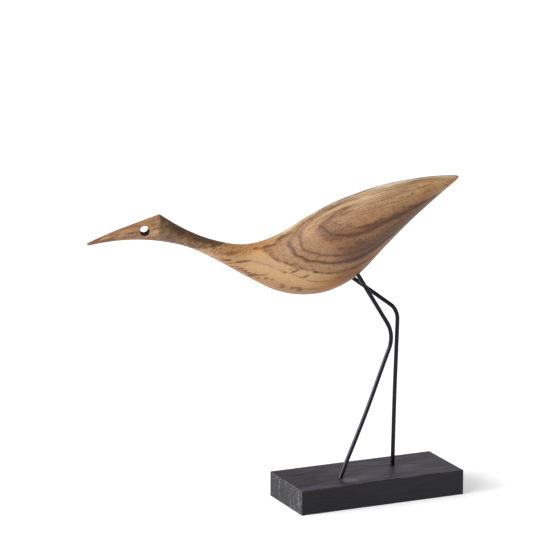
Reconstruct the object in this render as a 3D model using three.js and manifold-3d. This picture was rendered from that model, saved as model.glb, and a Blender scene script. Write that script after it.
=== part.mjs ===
// A carved wooden heron reaching forward on two bent wire legs, set in a black wooden block.
// Millimetres, +Z up. The origin is the centre of the block's underside. +X runs along the
// block from the beak's end to the tail's end, and +Y is the bird's right-hand side.

import * as THREE from 'three';
import { mergeVertices } from 'three/addons/utils/BufferGeometryUtils.js';
import Module from 'manifold-3d';

const wasm = await Module();
wasm.setup();

const degrees = THREE.MathUtils.degToRad;

// Clearance between pieces that would touch, and the overshoot of a drill past a surface.
const CLEARANCE = 0.3;
const DRILL_OVERSHOOT = 20;

const BLOCK = { length: 140, width: 59, height: 20, easedEdge: 0.6 };

const WIRE = { diameter: 3.3, sides: 12, steps: 46 };
const DRILL_SIDES = 16;
const DEPTH_IN_BLOCK = 12;
const DEPTH_IN_BELLY = 20;

// Each wire stands in a plane along the block. It leans back from its foot to the knee, bends
// there, and runs forward and up into the belly. Lean is measured from the vertical. The shin
// bows a little: shinBow is how far its middle stands towards the tail's end.
const LEFT_LEG = {
  side: -9.5,
  footX: -27.7,
  kneeX: 18.2,
  kneeZ: 130,
  kneeRadius: 23,
  thighLean: 32,
  kneeToBelly: 59,
  shinBow: 0.85,
};
const RIGHT_LEG = {
  side: 6.5,
  footX: 25.5,
  kneeX: 29,
  kneeZ: 145.5,
  kneeRadius: 15.5,
  thighLean: 53.3,
  kneeToBelly: 52,
  shinBow: -0.3,
};

// The bird stands a little askew on its block: it is turned about the upright through the
// point between its two leg holes, so that the beak swings away to the bird's right.
const BIRD = { turn: 18, pivotX: -10, pivotY: -1.5, sides: 36, ringPitch: 5 };

// Sections through the bird, square to its length. "along" is measured towards the tail from
// the point between the leg holes, and the heights are above the table.
const SECTIONS = [
  { along: -208.5, top: 208.5, under: 206.5, half: 1.5 }, // beak tip
  { along: -186, top: 218, under: 210, half: 5.5 },
  { along: -168, top: 224.5, under: 210.5, half: 8 }, // eye
  { along: -152.5, top: 229.9, under: 209, half: 9 }, // crest
  { along: -132, top: 217.3, under: 204.2, half: 7 },
  { along: -110, top: 208.5, under: 193.6, half: 7.5 }, // neck
  { along: -86, top: 205, under: 179.7, half: 11 },
  { along: -62, top: 211.8, under: 167.8, half: 16.5 },
  { along: -40, top: 224.8, under: 164.5, half: 21.5 }, // breast
  { along: -20, top: 235.3, under: 168, half: 24 },
  { along: 0, top: 243, under: 179.5, half: 24.5 }, // leg holes
  { along: 20, top: 249, under: 200.5, half: 22.5 },
  { along: 40, top: 252.8, under: 220.7, half: 18 },
  { along: 60, top: 255, under: 238.5, half: 11.5 },
  { along: 78, top: 255.5, under: 253.5, half: 4.5 }, // tail tip
];
const CREST = 3;
const BEAK_ROUNDING = 2;
const TAIL_ROUNDING = 3.5;
const CAP_RINGS = 4;

const EYE = { along: -164.5, height: 218.5, diameter: 7.5, sides: 28, drillLength: 40 };

const woodOfBird = new THREE.MeshStandardMaterial({ color: 0xa9805a, roughness: 0.55, metalness: 0 });
const blackWire = new THREE.MeshStandardMaterial({ color: 0x1b1c20, roughness: 0.42, metalness: 0.4 });
const blackWood = new THREE.MeshStandardMaterial({ color: 0x2c2b2c, roughness: 0.75, metalness: 0 });

function solidOf(geometry) {
  const bare = geometry.clone();
  bare.deleteAttribute('normal');
  bare.deleteAttribute('uv');
  const closed = mergeVertices(bare);
  const vertProperties = new Float32Array(closed.attributes.position.array);
  const triVerts = new Uint32Array(closed.index.array);
  return new wasm.Manifold(new wasm.Mesh({ numProp: 3, vertProperties, triVerts }));
}

function geometryOf(solid) {
  const { vertProperties, triVerts } = solid.getMesh();
  const geometry = new THREE.BufferGeometry();
  geometry.setAttribute('position', new THREE.BufferAttribute(vertProperties, 3));
  geometry.setIndex(new THREE.BufferAttribute(triVerts, 1));
  return geometry;
}

// A smooth curve through one measure of the given sections. The slope at a section is that of
// the parabola through it and its two neighbours.
function curveThrough(sections, measure) {
  const places = sections.map((section) => section.along);
  const values = sections.map((section) => section[measure]);
  const last = places.length - 1;
  const steps = places.slice(1).map((place, i) => place - places[i]);
  const rises = steps.map((step, i) => (values[i + 1] - values[i]) / step);
  const slopes = rises.map((rise, i) => {
    if (i === 0) return rise;
    return (rises[i - 1] * steps[i] + rise * steps[i - 1]) / (steps[i - 1] + steps[i]);
  });
  slopes[0] = 1.5 * rises[0] - 0.5 * slopes[1];
  slopes[last] = 1.5 * rises[last - 1] - 0.5 * slopes[last - 1];
  return (along) => {
    const after = places.findIndex((place, i) => i > 0 && (along <= place || i === last));
    const i = after - 1;
    const t = (along - places[i]) / steps[i];
    const start = (1 + 2 * t) * (1 - t) ** 2 * values[i] + t * (1 - t) ** 2 * steps[i] * slopes[i];
    const end = t * t * (3 - 2 * t) * values[i + 1] + t * t * (t - 1) * steps[i] * slopes[i + 1];
    return start + end;
  };
}

// The crest is a sharp corner: the curve ahead of it and the curve behind it meet there.
function curveWithCrest(measure) {
  const ahead = curveThrough(SECTIONS.slice(0, CREST + 1), measure);
  const behind = curveThrough(SECTIONS.slice(CREST), measure);
  return (along) => (along <= SECTIONS[CREST].along ? ahead(along) : behind(along));
}

const topOf = curveWithCrest('top');
const halfWidthOf = curveWithCrest('half');
const underOf = curveThrough(SECTIONS, 'under');
const BEAK_TIP = SECTIONS[0].along;
const TAIL_TIP = SECTIONS[SECTIONS.length - 1].along;

// The share of a section's size that is left inside a rounded tip.
function tipShare(distance, rounding) {
  if (distance >= rounding) return 1;
  return Math.sqrt(1 - (1 - distance / rounding) ** 2);
}

// Places of the rings: a rounded cap at each tip, and even steps between, with one ring
// right on the crest.
function ringPlaces() {
  const places = [];
  const even = (from, to) => {
    const count = Math.round((to - from) / BIRD.ringPitch);
    for (let i = 0; i < count; i += 1) places.push(from + ((to - from) * i) / count);
  };
  const capStep = (k) => 1 - Math.cos((k / CAP_RINGS) * (Math.PI / 2));
  for (let k = 0; k < CAP_RINGS; k += 1) places.push(BEAK_TIP + BEAK_ROUNDING * capStep(k));
  even(BEAK_TIP + BEAK_ROUNDING, SECTIONS[CREST].along);
  even(SECTIONS[CREST].along, TAIL_TIP - TAIL_ROUNDING);
  for (let k = CAP_RINGS; k >= 0; k -= 1) places.push(TAIL_TIP - TAIL_ROUNDING * capStep(k));
  return places;
}

// The carved outline: a ball whose rows are moved onto the bird's elliptical sections, with
// the beak tip and the tail tip as its poles.
function birdSkin() {
  const places = ringPlaces();
  const skin = new THREE.SphereGeometry(1, BIRD.sides, places.length - 1);
  const position = skin.attributes.position;
  places.forEach((along, row) => {
    const share = tipShare(along - BEAK_TIP, BEAK_ROUNDING) * tipShare(TAIL_TIP - along, TAIL_ROUNDING);
    const middle = (topOf(along) + underOf(along)) / 2;
    const halfHeight = ((topOf(along) - underOf(along)) / 2) * share;
    const halfWidth = halfWidthOf(along) * share;
    for (let column = 0; column <= BIRD.sides; column += 1) {
      const angle = ((column % BIRD.sides) / BIRD.sides) * 2 * Math.PI;
      const sideways = -halfWidth * Math.cos(angle);
      const height = middle + halfHeight * Math.sin(angle);
      position.setXYZ(row * (BIRD.sides + 1) + column, along, sideways, height);
    }
  });
  return skin;
}

// The middle line of one leg: bowed shin, round knee, straight thigh, all in one plane.
class BentWire extends THREE.Curve {
  constructor(leg) {
    super();
    this.leg = leg;
    this.foot = new THREE.Vector3(leg.footX, leg.side, BLOCK.height);
    this.knee = new THREE.Vector3(leg.kneeX, leg.side, leg.kneeZ);
    this.up = this.knee.clone().sub(this.foot).normalize();
    this.tailwards = new THREE.Vector3(this.up.z, 0, -this.up.x);
    const lean = degrees(leg.thighLean);
    this.onward = new THREE.Vector3(-Math.sin(lean), 0, Math.cos(lean));
    this.bend = this.up.angleTo(this.onward);
    this.cornerLength = leg.kneeRadius * Math.tan(this.bend / 2);
    this.shinLength = DEPTH_IN_BLOCK + this.foot.distanceTo(this.knee) - this.cornerLength;
    this.kneeLength = leg.kneeRadius * this.bend;
    this.thighLength = leg.kneeToBelly + DEPTH_IN_BELLY - this.cornerLength;
  }

  getPoint(t, target = new THREE.Vector3()) {
    const walked = t * (this.shinLength + this.kneeLength + this.thighLength);
    const kneeStart = this.knee.clone().addScaledVector(this.up, -this.cornerLength);
    if (walked <= this.shinLength) {
      const risen = Math.max(walked - DEPTH_IN_BLOCK, 0) / (this.shinLength - DEPTH_IN_BLOCK);
      const bow = this.leg.shinBow * Math.sin(Math.PI * risen) ** 2;
      target.copy(kneeStart).addScaledVector(this.up, walked - this.shinLength);
      return target.addScaledVector(this.tailwards, bow);
    }
    if (walked <= this.shinLength + this.kneeLength) {
      const turned = (walked - this.shinLength) / this.leg.kneeRadius;
      const inward = this.onward.clone().addScaledVector(this.up, -Math.cos(this.bend)).normalize();
      target.copy(kneeStart).addScaledVector(this.up, this.leg.kneeRadius * Math.sin(turned));
      return target.addScaledVector(inward, this.leg.kneeRadius * (1 - Math.cos(turned)));
    }
    const past = walked - this.shinLength - this.kneeLength + this.cornerLength;
    return target.copy(this.knee).addScaledVector(this.onward, past);
  }
}

function wireGeometry(wire) {
  const rim = [];
  for (let i = 0; i < WIRE.sides; i += 1) {
    const angle = (i / WIRE.sides) * 2 * Math.PI;
    rim.push(new THREE.Vector2(Math.cos(angle), Math.sin(angle)).multiplyScalar(WIRE.diameter / 2));
  }
  const section = new THREE.Shape(rim);
  return new THREE.ExtrudeGeometry(section, { steps: WIRE.steps, extrudePath: wire });
}

// A drill for one blind wire hole. It starts outside the wood and stops a clearance past the
// wire's end.
function drill(mouth, inward, depth) {
  const radius = WIRE.diameter / 2 + CLEARANCE;
  const length = DRILL_OVERSHOOT + depth + CLEARANCE;
  const bit = new THREE.CylinderGeometry(radius, radius, length, DRILL_SIDES);
  bit.applyQuaternion(new THREE.Quaternion().setFromUnitVectors(new THREE.Vector3(0, 1, 0), inward));
  const middle = mouth.clone().addScaledVector(inward, length / 2 - DRILL_OVERSHOOT);
  bit.translate(middle.x, middle.y, middle.z);
  return bit;
}

function footDrill(wire) {
  return drill(wire.foot, wire.up.clone().negate(), DEPTH_IN_BLOCK);
}

function bellyDrill(wire) {
  const mouth = wire.knee.clone().addScaledVector(wire.onward, wire.leg.kneeToBelly);
  return drill(mouth, wire.onward, DEPTH_IN_BELLY);
}

function blockGeometry(wires) {
  const eased = BLOCK.easedEdge;
  const x = BLOCK.length / 2 - eased;
  const y = BLOCK.width / 2 - eased;
  const plan = new THREE.Shape([
    new THREE.Vector2(-x, -y),
    new THREE.Vector2(x, -y),
    new THREE.Vector2(x, y),
    new THREE.Vector2(-x, y),
  ]);
  const body = new THREE.ExtrudeGeometry(plan, {
    depth: BLOCK.height - 2 * eased,
    bevelSize: eased,
    bevelThickness: eased,
    bevelSegments: 1,
  });
  body.translate(0, 0, eased);
  let solid = solidOf(body);
  wires.forEach((wire) => {
    solid = solid.subtract(solidOf(footDrill(wire)));
  });
  return geometryOf(solid);
}

function birdGeometry(wires, worldToBird) {
  const eyeDrill = new THREE.CylinderGeometry(EYE.diameter / 2, EYE.diameter / 2, EYE.drillLength, EYE.sides);
  eyeDrill.translate(EYE.along, 0, EYE.height);
  let solid = solidOf(birdSkin()).subtract(solidOf(eyeDrill));
  wires.forEach((wire) => {
    solid = solid.subtract(solidOf(bellyDrill(wire).applyMatrix4(worldToBird)));
  });
  return geometryOf(solid);
}

function named(name, geometry, material) {
  const mesh = new THREE.Mesh(geometry, material);
  mesh.name = name;
  return mesh;
}

const leftWire = new BentWire(LEFT_LEG);
const rightWire = new BentWire(RIGHT_LEG);

const birdFrame = new THREE.Group();
birdFrame.position.set(BIRD.pivotX, BIRD.pivotY, 0);
birdFrame.rotation.z = -degrees(BIRD.turn);
birdFrame.updateMatrixWorld();
const worldToBird = birdFrame.matrixWorld.clone().invert();
birdFrame.add(named('bird_body', birdGeometry([leftWire, rightWire], worldToBird), woodOfBird));

const heron = new THREE.Group();
heron.add(named('base_block', blockGeometry([leftWire, rightWire]), blackWood));
heron.add(named('left_leg', wireGeometry(leftWire), blackWire));
heron.add(named('right_leg', wireGeometry(rightWire), blackWire));
heron.add(birdFrame);

export default heron;
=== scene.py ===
"""A carved wooden heron reaching forward on two bent wire legs, set in a black wooden block.

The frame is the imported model's: the origin is the middle of the block's underside, +X runs
from the beak's end to the tail's end, +Y is the bird's right-hand side and +Z is up. Sizes
are written in millimetres and turned into metres where meshes are made.
"""

import logging
import math
from dataclasses import dataclass
from enum import Enum
from typing import Any

import bmesh
import bpy
import numpy as np
from mathutils import Matrix, Vector

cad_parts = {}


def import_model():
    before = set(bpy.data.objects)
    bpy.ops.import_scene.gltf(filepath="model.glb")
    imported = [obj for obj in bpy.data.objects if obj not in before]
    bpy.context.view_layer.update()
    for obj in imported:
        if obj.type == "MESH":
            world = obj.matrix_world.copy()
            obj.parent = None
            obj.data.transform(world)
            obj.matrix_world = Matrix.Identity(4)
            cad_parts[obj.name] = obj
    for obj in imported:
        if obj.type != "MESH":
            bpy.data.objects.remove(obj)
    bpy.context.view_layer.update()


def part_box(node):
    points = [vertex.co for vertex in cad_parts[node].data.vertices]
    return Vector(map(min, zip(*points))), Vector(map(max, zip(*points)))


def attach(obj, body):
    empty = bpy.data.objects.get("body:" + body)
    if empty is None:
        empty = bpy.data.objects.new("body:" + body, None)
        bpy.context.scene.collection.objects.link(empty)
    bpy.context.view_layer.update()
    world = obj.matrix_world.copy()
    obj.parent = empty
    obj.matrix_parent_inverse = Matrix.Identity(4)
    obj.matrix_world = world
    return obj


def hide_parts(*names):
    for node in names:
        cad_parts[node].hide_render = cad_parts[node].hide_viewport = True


MM = 0.001
BODY = "root"
GRAIN = "grain"
MERGE_DISTANCE = 1e-6
SHARP_ANGLE = math.radians(34)

Colour = tuple[float, float, float]
Sizes = tuple[float, float, float]
Socket = bpy.types.NodeSocket
Piece = bpy.types.Object
Material = bpy.types.Material

log = logging.getLogger("heron")


class LegSide(Enum):
    """The two legs, each by the name of its node."""

    LEFT = "left_leg"
    RIGHT = "right_leg"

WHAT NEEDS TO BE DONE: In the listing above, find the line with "obj.parent = None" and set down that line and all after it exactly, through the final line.

TASK OUTPUT:
            obj.parent = None
            obj.data.transform(world)
            obj.matrix_world = Matrix.Identity(4)
            cad_parts[obj.name] = obj
    for obj in imported:
        if obj.type != "MESH":
            bpy.data.objects.remove(obj)
    bpy.context.view_layer.update()


def part_box(node):
    points = [vertex.co for vertex in cad_parts[node].data.vertices]
    return Vector(map(min, zip(*points))), Vector(map(max, zip(*points)))


def attach(obj, body):
    empty = bpy.data.objects.get("body:" + body)
    if empty is None:
        empty = bpy.data.objects.new("body:" + body, None)
        bpy.context.scene.collection.objects.link(empty)
    bpy.context.view_layer.update()
    world = obj.matrix_world.copy()
    obj.parent = empty
    obj.matrix_parent_inverse = Matrix.Identity(4)
    obj.matrix_world = world
    return obj


def hide_parts(*names):
    for node in names:
        cad_parts[node].hide_render = cad_parts[node].hide_viewport = True


MM = 0.001
BODY = "root"
GRAIN = "grain"
MERGE_DISTANCE = 1e-6
SHARP_ANGLE = math.radians(34)

Colour = tuple[float, float, float]
Sizes = tuple[float, float, float]
Socket = bpy.types.NodeSocket
Piece = bpy.types.Object
Material = bpy.types.Material

log = logging.getLogger("heron")


class LegSide(Enum):
    """The two legs, each by the name of its node."""

    LEFT = "left_leg"
    RIGHT = "right_leg"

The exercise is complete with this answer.